Legislation to remove responsibility for social work from councils in Scotland to create a National Care Service (NCS) was published this week.
The National Care Service (Scotland) Bill would make social care the responsibility of the Scottish Government, and allow ministers to transfer local authority functions to the NCS or to new care boards, which the bill would create to commission care locally under government direction.
However, the NCS, which the Scottish Government intends to be in place by 2026, would only include adults’ services initially, with the bill requiring ministers to carry out further consultation before adding children’s and justice social work to it.
‘Ending the postcode lottery’
Unveiling the bill this week, Scottish cabinet secretary for health and social care Humza Yousaf said the NCS would “end the postcode lottery of care in Scotland”.
“Through the National Care Service we’re going to ensure everyone has access to consistently high-quality care and support so they can live a full life,” he added. “This is our ambitious goal and while it will not be easy to achieve it is vital that we do.”
The bill’s proposals are based on those of the Independent Review of Adult Social Care (IRASC), published last year, which recommended the Scottish Government create an NCS for adults’ services.
In its consultation last year on creating an NCS, the Scottish Government had proposed including all social care services in Scotland within the NCS, saying that to do otherwise would increase fragmentation of care and support and complexity for people who use services.
However, it now intends to just transfer councils’ adult social care functions to the NCS, or care boards, in the first instance.
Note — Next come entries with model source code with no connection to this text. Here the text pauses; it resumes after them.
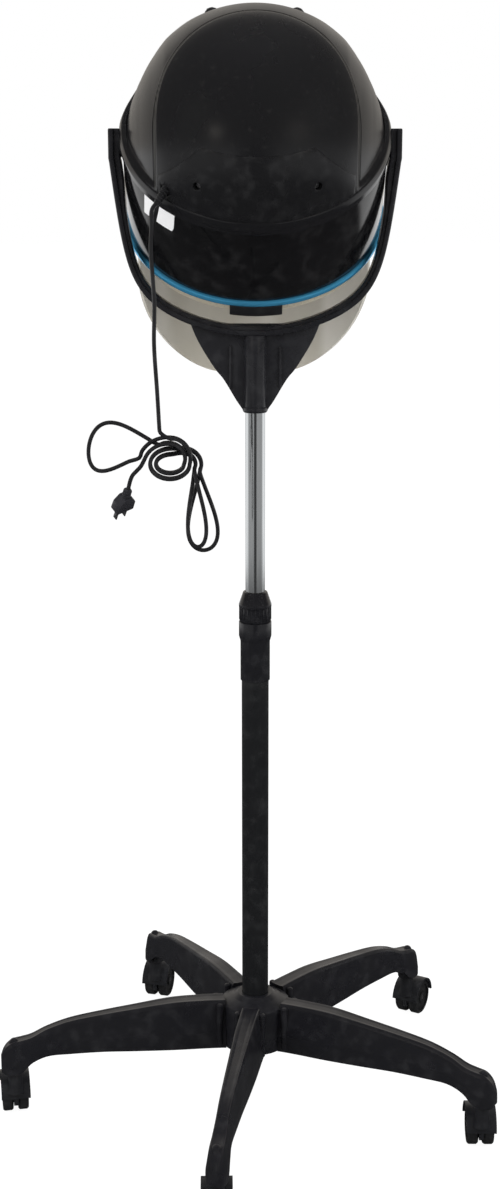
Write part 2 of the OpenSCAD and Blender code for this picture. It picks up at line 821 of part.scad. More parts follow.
module trim_ring() {
    color("#2f7fd0") in_hood() rotate_extrude() translate([0, ring_t - ring_h / 2]) union() {
        translate([ring_r - ring_h / 2, 0]) circle(d = ring_h, $fn = 24);
        translate([housing_r - shell_wall - 2, -ring_h / 2])
            square([ring_r - ring_h / 2 - housing_r + shell_wall + 2, ring_h]);
    }
}

// Outline with n flutes, depth deep, at radius r
function fluted(r, n, depth) = [
    for (k = [0:2 * n - 1])
        let (a = k * 180 / n, q = r - (k % 2) * depth) [q * cos(a), q * sin(a)]];

module ribbed_collar() {
    $fn = 240;                      // so that the thin wall's facets hardly change its volume
    color("#b6aa96") in_hood() translate([0, 0, mouth_t]) difference() {
        union() {
            linear_extrude(ribbed_h) polygon(fluted(ribbed_r, rib_count, 1.4));
            rod(ribbed_r - 0.4, 0, 2.5);
        }
        rod(collar_in, -eps, ribbed_h + eps);
        difference() {
            translate([-clip_w / 2 - 1, -ribbed_r - clip_out - 1, 1])
                cube([clip_w + 2, clip_deep, ribbed_h]);
            rod(ribbed_r - 3, 0, ribbed_h + 2);
        }
    }
}

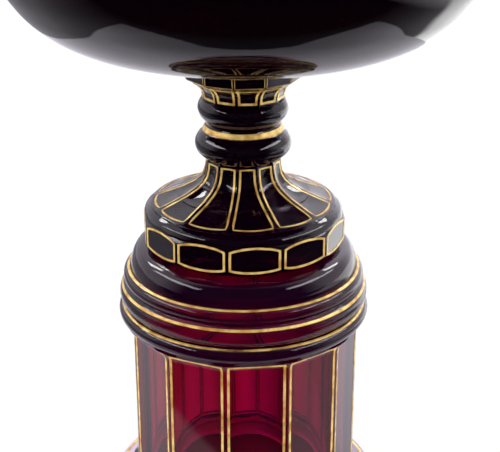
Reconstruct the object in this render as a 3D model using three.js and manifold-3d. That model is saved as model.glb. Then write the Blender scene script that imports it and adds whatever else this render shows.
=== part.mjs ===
// A wide footed glass bowl standing loose on a hollow, twelve-sided glass pedestal. The glass is
// deep ruby throughout and every cut panel is outlined in gilding. Millimetres, Z up, the base
// ring on Z = 0, the axis of symmetry on Z and one flat side of the drum facing -Y.
import * as THREE from 'three';
import { mergeVertices } from 'three/addons/utils/BufferGeometryUtils.js';
import Module from 'manifold-3d';

// Driving dimensions
const SIDES = 12;                 // flat sides on every cut section
const STEP = (2 * Math.PI) / SIDES;
const ROUND = 36;                 // segments of a turned section
const BOWL_ROUND = 40;
const GAP = 0.3;                  // seam between neighbouring glass sections

const BASE_R = 71.3;              // edge of the base ring
const BASE_TOP = 9.6;
const BORE_R = 53.5;              // round bore of the drum

const DRUM_R = 59.3;              // over the corners
const DRUM_LOW = BASE_TOP + GAP;
const DRUM_TOP = 104;

const CAP_LOW = DRUM_TOP + GAP;
const SEAT_Z = 144.6;             // flat seat on top of the cap
const SEAT_R = 51.2;
const CAP_ROOF = 135.5;           // underside of the seat, inside the cap

const FOOT_LOW = SEAT_Z + GAP;    // loose foot plate
const FOOT_TOP = 166;
const FOOT_R = 51.5;              // over its corners
const FOOT_EDGE = { r: 42.5, z: 154.4, round: 10.25 };
const FOOT_REST = 36;             // inside radius of the ground resting ring
const FOOT_RECESS = 5;

const STEM_LOW = FOOT_TOP + GAP;
const STEM_TOP = 189.9;
const KNOP_LOW = STEM_TOP + GAP;
const KNOP_TOP = 207.3;
const NECK_LOW = KNOP_TOP + GAP;
const NECK_TOP = 220.1;
const COLLAR_LOW = NECK_TOP + GAP;
const COLLAR_TOP = 235.1;
const COLLAR_R = 29.7;

const BOWL_LOW = COLLAR_TOP + GAP;
const BOWL_R = 118;
const RIM_Z = 317;
const WALL = 6.4;                 // bowl wall
const BOWL_FLOOR = 249.8;         // inside of the bowl, on the axis

const LINE = 1.5;                 // width of a gilt line round the piece
const FRAME_LINE = 1.2;
const FINE_LINE = 1.1;
const GILT = 0.35;                // thickness given to the gilding
const LIFT = 0.15;                // gilding stands this far off the glass
const RIB_LIFT = 0.3;             // and this far off the fluted stem
const DRUM_MARGIN = 1.0;          // corner of the drum to its gilt frame
const FOOT_MARGIN = 0.8;
const FLUTE_MARGIN = 1.45;        // ridge of a flute to the middle of its gilt line

// Materials
function finish(name, color, roughness, metalness) {
  const material = new THREE.MeshStandardMaterial({ color, roughness, metalness });
  material.name = name;
  return material;
}
const thickGlass = finish('thick ruby glass', 0x1c0612, 0.06, 0);
const wallGlass = finish('ruby glass wall', 0x6a0826, 0.06, 0);
const stemGlass = finish('ruby glass stem', 0x2a0718, 0.06, 0);
const gilding = finish('burnished gilding', 0xd8a94a, 0.32, 1);

const root = new THREE.Group();
root.name = 'footed_glass_centrepiece';

function add(name, geometry, material) {
  const mesh = new THREE.Mesh(geometry, material);
  mesh.name = name;
  root.add(mesh);
}

// A solid turned about Z from [radius, height] pairs that run anticlockwise round the section
function turned(outline, segments = ROUND, start = 0) {
  const points = outline.map(([r, z]) => new THREE.Vector2(r, z));
  const geometry = new THREE.LatheGeometry(points, segments, start);
  geometry.rotateX(Math.PI / 2);
  return geometry;
}

// The same with twelve flat sides, one of them facing -Y; radii are over the corners
function twelveSided(outline) {
  return turned(outline, SIDES, STEP / 2);
}

// The outline of a section, closed on itself, when it doesn't start on the axis
function closed(outline) {
  return [...outline, outline[0]];
}

// Points along a circular arc in the section, angles in degrees
function arc(r, z, radius, from, to, steps) {
  return Array.from({ length: steps + 1 }, (_, i) => {
    const a = THREE.MathUtils.degToRad(from + ((to - from) * i) / steps);
    return [r + radius * Math.cos(a), z + radius * Math.sin(a)];
  });
}

function spun(geometry, angle) {
  return geometry.clone().rotateZ(angle);
}

function meshFrom(positions, index) {
  const geometry = new THREE.BufferGeometry();
  geometry.setAttribute('position', new THREE.Float32BufferAttribute(positions, 3));
  geometry.setIndex(index);
  geometry.computeVertexNormals();
  return geometry;
}

// Solids for the two pieces that are cut or joined
const wasm = await Module();
wasm.setup();

function toSolid(source) {
  const bare = source.clone();
  bare.deleteAttribute('normal');
  bare.deleteAttribute('uv');
  const merged = mergeVertices(bare, 1e-4);
  const all = merged.index.array;
  const kept = [];
  for (let i = 0; i < all.length; i += 3) {
    const [a, b, c] = [all[i], all[i + 1], all[i + 2]];
    if (a !== b && b !== c && c !== a) kept.push(a, b, c);
  }
  return new wasm.Manifold(new wasm.Mesh({
    numProp: 3,
    vertProperties: Float32Array.from(merged.getAttribute('position').array),
    triVerts: Uint32Array.from(kept),
  }));
}

function fromSolid(solid) {
  const mesh = solid.getMesh();
  return meshFrom(Array.from(mesh.vertProperties), Array.from(mesh.triVerts));
}

// A gilt line running round the piece: tilt is the slope of the glass below it, in degrees
// down and outward from the horizontal
function giltRing(r, z, tilt, width = LINE, segments = ROUND) {
  const a = THREE.MathUtils.degToRad(tilt);
  const at = (along, up) => [
    r + along * Math.cos(a) + up * Math.sin(a),
    z - along * Math.sin(a) + up * Math.cos(a),
  ];
  const half = width / 2;
  const section = [at(half, LIFT), at(half, LIFT + GILT), at(-half, LIFT + GILT), at(-half, LIFT)];
  return turned(closed(section), segments);
}

// A flat gilt frame standing on a plane that faces -Y: outlines are [x, z] points
function giltFrame(outer, inner, apothem) {
  const shape = new THREE.Shape(outer.map(([x, z]) => new THREE.Vector2(x, z)));
  shape.holes.push(new THREE.Path(inner.map(([x, z]) => new THREE.Vector2(x, z))));
  const geometry = new THREE.ExtrudeGeometry(shape, { depth: GILT, bevelEnabled: false });
  geometry.rotateX(Math.PI / 2);
  geometry.translate(0, -apothem - LIFT, 0);
  return geometry;
}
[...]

More evidence needed on children’s services transfer
In a policy memorandum on the bill, the Scottish Government said that, while there was a “strong rationale” for including children’s services, as the IRASC did not consider this, the same evidence did not exist as did for the inclusion of adults’ services.
So it would carry out further consultation and evidence gathering on the issue before deciding whether to add children’s services to the NCS.
It said a key issue would be assessing the impact of inclusion for children’s services on the delivery of The Promise – the proposals arising from the 2017-20 Independent Care Review.
It made a similar argument in relation to justice social work, saying it was “important that the risks and opportunities, costs and benefits
are fully assessed before a decision is made to implement the transfer”.
Integration with health
The bill also allows the Scottish Government to transfer NHS functions from health boards to the NCS or care boards, and ministers intend that the care boards will also take responsibility for community health services.
This is similar to current integration authorities, to which councils and health boards must currently delegate adult social care and community health services.
However, the IRASC said these had not worked as well as intended in achieving health and social care integration because of inconsistencies between areas and a lack of national oversight, which it said an NCS would address.
Councils would still be able to directly provide adult social care services, commissioned by care boards, under the NCS plans, with decisions about whether to transfer these to the boards being up to local areas.
National Social Work Agency still planned
The bill does not need to create the NCS as it would be a part of the Scottish Government. It also does not mention the National Social Work Agency (NWSA) that ministers intend to establish as part of the NCS.
As set out in the consultation last year, this would oversee social work education, professional development, improvement, workforce planning and terms and conditions.
“The NSWA’s objectives will be to support and invest in the social work profession
by providing national leadership,” said the Scottish Government, adding that it would enable social workers to “implement rights-based practice”.
‘Significant change to social work’
Responding to the bill, Scottish Association of Social Workers (SASW) national director Alison Bavidge said: “This is a major piece of legislation that will bring significant change to social work and social care in Scotland. It is a high-level framework bill, with much of the detail expected to be fleshed out through secondary legislation.
“As the bill passes through parliament, SASW’s focus will be to work with MSPs, the Scottish Government and other partners to influence and shape this legislation to achieve the best outcome for social work.”
Ben Farrugia, director of leadership body Social Work Scotland, said the bill would “fundamentally” change social care and the role of local government.
‘Risks are significant’
“Change is needed, and at Social Work Scotland we have long been calling for a combination of reform and investment which can unlock the potential of social work and social care as forces for equity, social justice and empowerment,” he said. “The jury is still out on whether this bill delivers on that.
“Much of the critical detail remains to be written, and the risks inherent in such profound change are significant. The Scottish Government has listened to feedback which Social Work Scotland members have given to date, and we will engage constructively over current months to ensure that the Scottish Parliament has the data and insight it needs to make an informed decision about whether this is the best next step for Scotland.
Social work recruitment ‘an increasing challenge’
He also said that Social Work Scotland would remain focused on “shoring up social work and social care systems which are already in crisis”, with recruitment and retention of social workers an “increasing challenge”.
This message was echoed by local government body COSLA’s health and social care spokesperson, Paul Kelly, who said: “We are also clear that there are underlying challenges across the system requiring urgent and significant improvement, and which cannot wait for a National Care Service.”
Kelly said COSLA would take time to consider the legislation to understand its impact, adding: “We have always been clear that local government should be central to the provision and delivery of high-quality, locally accountable care services, that play a key role in promoting the wellbeing of our communities. We would reiterate our previous position that local democratic accountability is central to the way in which social care services are delivered.”